* BEGIN Information shown *

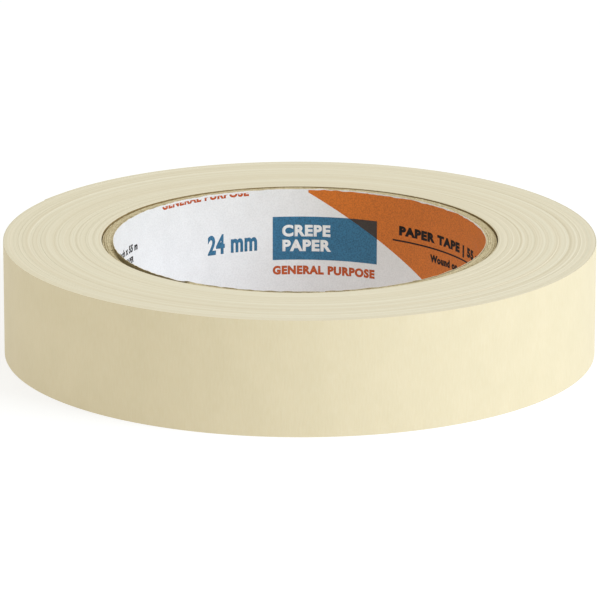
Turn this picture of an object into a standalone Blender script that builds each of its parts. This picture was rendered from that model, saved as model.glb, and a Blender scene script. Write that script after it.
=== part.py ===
"""A roll of masking tape on a spiral-wound paper core, lying on its side face.

Frame: +Z is the roll's axis, and the origin is the centre of the lower side face.
Lengths are in metres and angles in degrees.

The core is a printed paper liner, five board plies and a thin outer wrap. Each is a
strip that was wound at a slant, so each ring is open at one slanted butt seam, and the
seams are staggered. The tape is one strip wound on the core. It is made in three pieces:
the winding, its last full turn, and the free end, which peels off about a line across
the tape.
"""

import math

import bmesh
import bpy
from mathutils import Matrix, Vector

# Tape
TAPE_WIDTH = 0.024
TURN_PITCH = 0.00012
TAPE_THICKNESS = 0.0001
ROLL_RADIUS = 0.0615

# Core
BORE_RADIUS = 0.0386
CORE_RECESS = 0.0004
LINER_THICKNESS = 0.00012
PLY_THICKNESS = 0.0004
PLY_COUNT = 5
GLUE_LINE = 0.00003

# Butt seams of the core's strips
SEAM_GAP = 0.0005
SEAM_SLANT = 32.0
LINER_SEAM_ANGLE = -110.0
SEAM_STAGGER = 137.0
BLADE_DEPTH = 4  # wall thicknesses, so that a blade clears its strip's faceted wall

# Free end of the tape
FREE_EDGE_ANGLE = 152.0
TAB_SWEEP = 30.0
STRIP_GAP_ANGLE = 0.1

SEGMENTS = 120
SEGMENT_SWEEP = 360.0 / SEGMENTS
SEAM_ROWS = 12
MERGE_DISTANCE = 0.000001

CORE_HEIGHT = TAPE_WIDTH - 2 * CORE_RECESS
CORE_RADIUS = (
    BORE_RADIUS + 2 * LINER_THICKNESS + PLY_COUNT * PLY_THICKNESS + (PLY_COUNT + 2) * GLUE_LINE
)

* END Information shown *

● **Instructions for the task**
All of the data shown above must be copied exactly.

● **Response to the exercise**
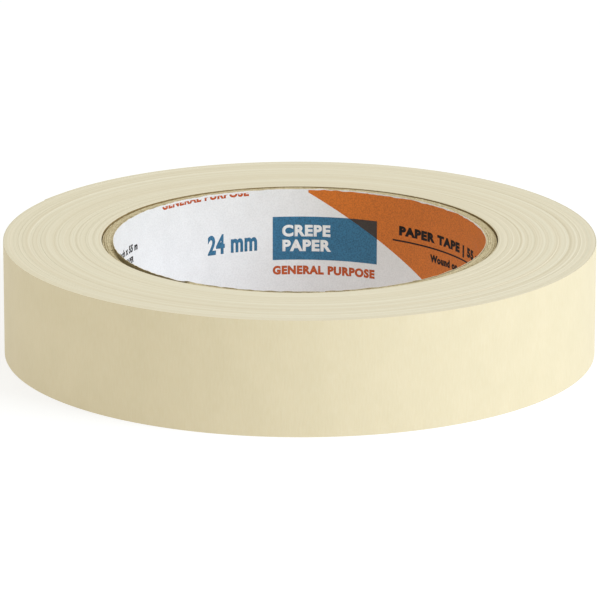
Turn this picture of an object into a standalone Blender script that builds each of its parts. This picture was rendered from that model, saved as model.glb, and a Blender scene script. Write that script after it.
=== part.py ===
"""A roll of masking tape on a spiral-wound paper core, lying on its side face.

Frame: +Z is the roll's axis, and the origin is the centre of the lower side face.
Lengths are in metres and angles in degrees.

The core is a printed paper liner, five board plies and a thin outer wrap. Each is a
strip that was wound at a slant, so each ring is open at one slanted butt seam, and the
seams are staggered. The tape is one strip wound on the core. It is made in three pieces:
the winding, its last full turn, and the free end, which peels off about a line across
the tape.
"""

import math

import bmesh
import bpy
from mathutils import Matrix, Vector

# Tape
TAPE_WIDTH = 0.024
TURN_PITCH = 0.00012
TAPE_THICKNESS = 0.0001
ROLL_RADIUS = 0.0615

# Core
BORE_RADIUS = 0.0386
CORE_RECESS = 0.0004
LINER_THICKNESS = 0.00012
PLY_THICKNESS = 0.0004
PLY_COUNT = 5
GLUE_LINE = 0.00003

# Butt seams of the core's strips
SEAM_GAP = 0.0005
SEAM_SLANT = 32.0
LINER_SEAM_ANGLE = -110.0
SEAM_STAGGER = 137.0
BLADE_DEPTH = 4  # wall thicknesses, so that a blade clears its strip's faceted wall

# Free end of the tape
FREE_EDGE_ANGLE = 152.0
TAB_SWEEP = 30.0
STRIP_GAP_ANGLE = 0.1

SEGMENTS = 120
SEGMENT_SWEEP = 360.0 / SEGMENTS
SEAM_ROWS = 12
MERGE_DISTANCE = 0.000001

CORE_HEIGHT = TAPE_WIDTH - 2 * CORE_RECESS
CORE_RADIUS = (
    BORE_RADIUS + 2 * LINER_THICKNESS + PLY_COUNT * PLY_THICKNESS + (PLY_COUNT + 2) * GLUE_LINE
)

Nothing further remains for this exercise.